August 25, 1995|SANDY MASUO

Primus is one oddball outfit. The San Francisco trio's eccentric blend of funk, hard-rock and jazz is airtight and volatile, with strong indications of kinship to Rush. Yet Primus' music is warped with a dose of surrealism that gives it a lurid, freak-show appeal.

So it was appropriate that the group's concert Wednesday at the Universal Amphitheatre was prefaced by piped-in carnival music and volleys of condom balloons, besides the usual chants of "Primus sucks" from the faithful. And for anyone who may have doubted the affectionate irony of the crowd's jeers, Primus soon set the record straight.

Led by singer-bassist Les Claypool, who strode around the stage like a human stork in dark glasses and a bowler hat, they plowed through nearly two hours of material culled from their six-year career with power and finesse.
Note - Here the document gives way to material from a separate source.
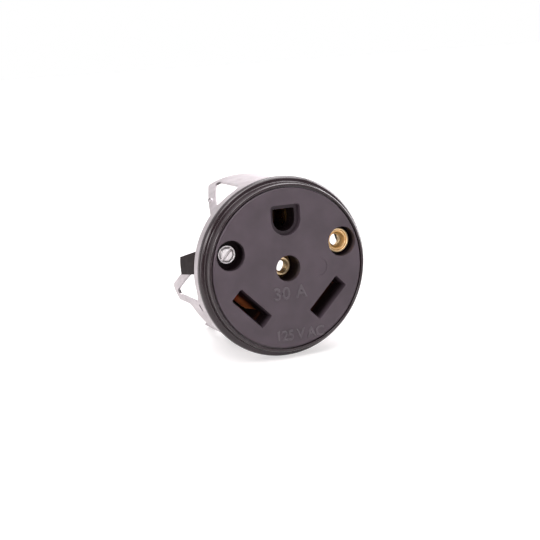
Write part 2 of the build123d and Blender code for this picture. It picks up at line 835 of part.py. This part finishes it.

Claypool's animated bass lines and Larry LaLonde's bracing guitar work entwined cooperatively one moment, then snarled aggressively the next, while Tim Alexander propelled it all forward with precision drumming. "Those Damned Blue-Collar Tweekers" was especially charged, transforming the audience into a sea of bouncing bodies.

The disembodied sounds that twist and lunge out of Primus' albums can be a bit overwhelming, but on stage they brought it all down to earth.